> PROVIDED MATERIAL:
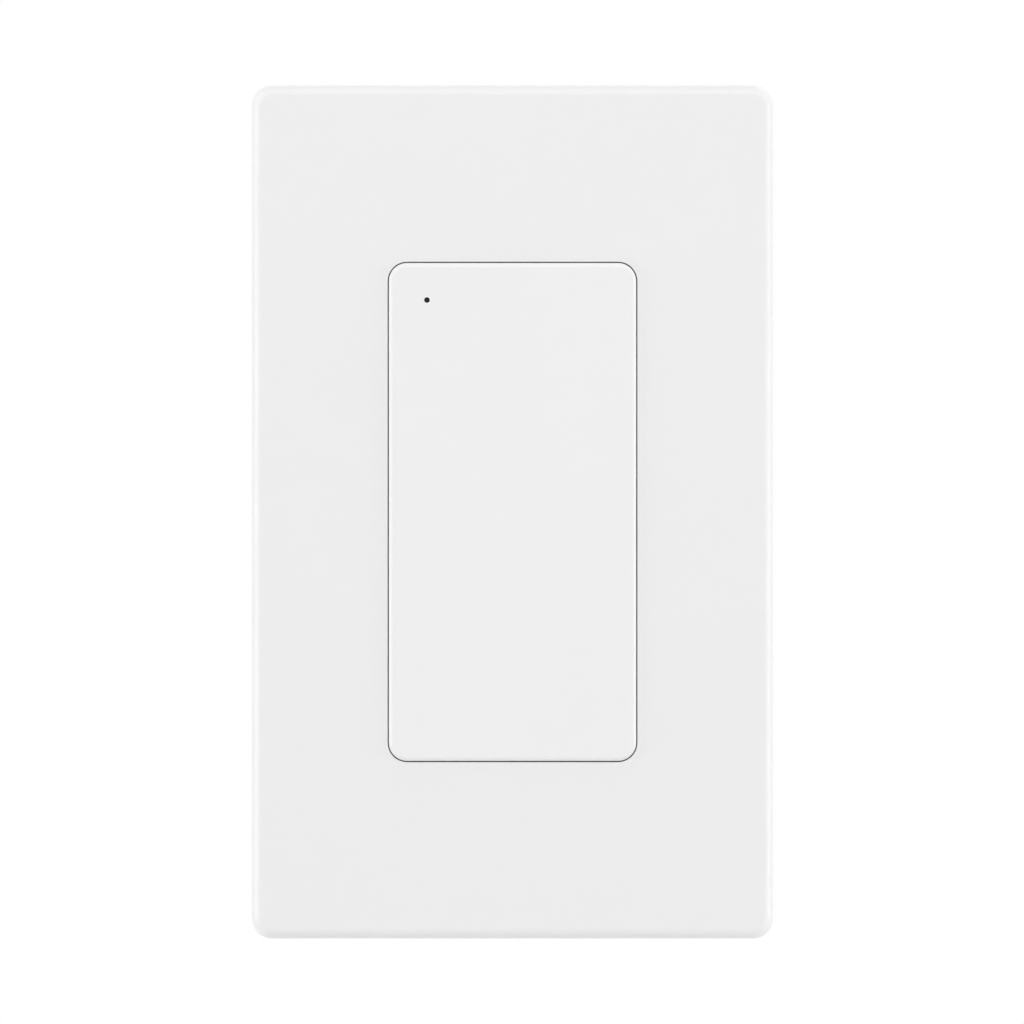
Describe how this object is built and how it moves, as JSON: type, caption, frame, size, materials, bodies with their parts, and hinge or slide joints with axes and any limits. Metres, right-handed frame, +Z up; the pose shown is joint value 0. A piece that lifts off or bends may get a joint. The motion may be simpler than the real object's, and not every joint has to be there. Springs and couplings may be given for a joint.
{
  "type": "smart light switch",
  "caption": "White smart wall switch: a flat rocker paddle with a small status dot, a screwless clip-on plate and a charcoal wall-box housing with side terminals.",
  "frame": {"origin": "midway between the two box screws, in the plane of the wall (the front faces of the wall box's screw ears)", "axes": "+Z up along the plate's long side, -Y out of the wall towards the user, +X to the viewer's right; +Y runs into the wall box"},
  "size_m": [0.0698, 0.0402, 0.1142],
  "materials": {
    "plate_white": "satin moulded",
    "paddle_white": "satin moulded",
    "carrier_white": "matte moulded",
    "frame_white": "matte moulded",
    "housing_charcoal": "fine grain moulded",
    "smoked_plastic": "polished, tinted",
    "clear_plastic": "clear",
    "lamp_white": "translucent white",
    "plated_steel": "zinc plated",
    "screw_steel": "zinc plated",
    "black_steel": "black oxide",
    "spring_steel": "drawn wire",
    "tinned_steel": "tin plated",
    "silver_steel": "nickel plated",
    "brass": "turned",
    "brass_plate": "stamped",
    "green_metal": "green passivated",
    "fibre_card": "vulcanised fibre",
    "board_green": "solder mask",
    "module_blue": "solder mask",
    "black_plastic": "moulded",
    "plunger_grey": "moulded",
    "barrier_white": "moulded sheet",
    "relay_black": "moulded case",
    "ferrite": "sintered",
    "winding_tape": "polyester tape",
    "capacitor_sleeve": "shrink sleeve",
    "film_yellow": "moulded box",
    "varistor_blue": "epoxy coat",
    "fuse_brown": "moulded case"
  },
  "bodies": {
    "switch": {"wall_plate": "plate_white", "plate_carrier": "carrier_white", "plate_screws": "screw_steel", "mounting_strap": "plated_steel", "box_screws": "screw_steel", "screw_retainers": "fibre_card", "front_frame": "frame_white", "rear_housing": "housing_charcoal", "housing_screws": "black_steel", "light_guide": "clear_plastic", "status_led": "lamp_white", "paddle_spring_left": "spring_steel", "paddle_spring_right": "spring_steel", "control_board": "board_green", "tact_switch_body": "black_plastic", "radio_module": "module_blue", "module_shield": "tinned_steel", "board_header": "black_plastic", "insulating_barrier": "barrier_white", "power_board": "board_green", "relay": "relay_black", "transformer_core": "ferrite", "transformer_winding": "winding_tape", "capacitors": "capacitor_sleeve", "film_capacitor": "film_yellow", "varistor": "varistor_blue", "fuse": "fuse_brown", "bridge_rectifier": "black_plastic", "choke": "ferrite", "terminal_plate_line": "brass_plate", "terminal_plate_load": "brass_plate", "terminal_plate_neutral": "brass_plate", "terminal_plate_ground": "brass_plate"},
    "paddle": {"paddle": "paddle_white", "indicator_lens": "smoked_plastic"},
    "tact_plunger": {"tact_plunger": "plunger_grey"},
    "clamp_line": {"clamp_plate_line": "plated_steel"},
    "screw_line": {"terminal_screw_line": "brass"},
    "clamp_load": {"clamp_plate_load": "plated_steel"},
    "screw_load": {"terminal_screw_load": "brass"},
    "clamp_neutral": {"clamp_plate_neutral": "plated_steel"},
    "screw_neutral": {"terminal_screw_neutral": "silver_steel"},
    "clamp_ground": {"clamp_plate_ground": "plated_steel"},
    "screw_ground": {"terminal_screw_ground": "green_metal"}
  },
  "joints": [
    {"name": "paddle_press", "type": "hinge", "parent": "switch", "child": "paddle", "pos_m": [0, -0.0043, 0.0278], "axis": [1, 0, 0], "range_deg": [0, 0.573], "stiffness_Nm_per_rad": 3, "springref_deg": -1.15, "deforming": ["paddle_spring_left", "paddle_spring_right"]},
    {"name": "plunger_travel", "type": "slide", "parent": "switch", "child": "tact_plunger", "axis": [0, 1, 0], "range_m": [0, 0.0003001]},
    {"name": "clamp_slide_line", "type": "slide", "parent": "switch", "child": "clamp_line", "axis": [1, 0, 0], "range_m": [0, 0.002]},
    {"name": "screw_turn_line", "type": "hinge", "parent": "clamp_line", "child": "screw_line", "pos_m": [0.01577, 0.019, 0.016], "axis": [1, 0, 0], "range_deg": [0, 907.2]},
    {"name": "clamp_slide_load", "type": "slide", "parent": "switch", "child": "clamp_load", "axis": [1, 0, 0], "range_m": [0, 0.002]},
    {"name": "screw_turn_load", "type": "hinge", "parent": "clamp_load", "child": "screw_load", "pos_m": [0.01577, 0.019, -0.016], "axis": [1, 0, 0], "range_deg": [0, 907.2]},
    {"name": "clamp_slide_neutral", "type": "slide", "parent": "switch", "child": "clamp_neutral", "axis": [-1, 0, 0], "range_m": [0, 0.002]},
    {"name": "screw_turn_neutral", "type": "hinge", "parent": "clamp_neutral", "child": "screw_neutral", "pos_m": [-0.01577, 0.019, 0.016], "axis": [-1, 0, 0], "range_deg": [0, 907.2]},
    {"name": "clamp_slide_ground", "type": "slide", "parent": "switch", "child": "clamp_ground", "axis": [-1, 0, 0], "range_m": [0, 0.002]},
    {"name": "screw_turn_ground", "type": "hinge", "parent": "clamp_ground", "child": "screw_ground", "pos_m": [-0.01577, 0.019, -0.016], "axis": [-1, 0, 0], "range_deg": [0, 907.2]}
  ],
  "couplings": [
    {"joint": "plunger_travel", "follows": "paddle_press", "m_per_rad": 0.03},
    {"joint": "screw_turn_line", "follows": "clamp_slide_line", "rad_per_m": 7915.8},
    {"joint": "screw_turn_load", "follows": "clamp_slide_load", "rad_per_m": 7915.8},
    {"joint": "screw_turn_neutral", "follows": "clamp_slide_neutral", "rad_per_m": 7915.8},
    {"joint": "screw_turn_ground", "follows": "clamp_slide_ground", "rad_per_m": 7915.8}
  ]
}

> WHAT IS BEING ASKED: Locate the word "joints" in the data above. Copy every line carrying it.

> ANSWER TO THIS PROBLEM:
Describe how this object is built and how it moves, as JSON: type, caption, frame, size, materials, bodies with their parts, and hinge or slide joints with axes and any limits. Metres, right-handed frame, +Z up; the pose shown is joint value 0. A piece that lifts off or bends may get a joint. The motion may be simpler than the real object's, and not every joint has to be there. Springs and couplings may be given for a joint.
  "joints": [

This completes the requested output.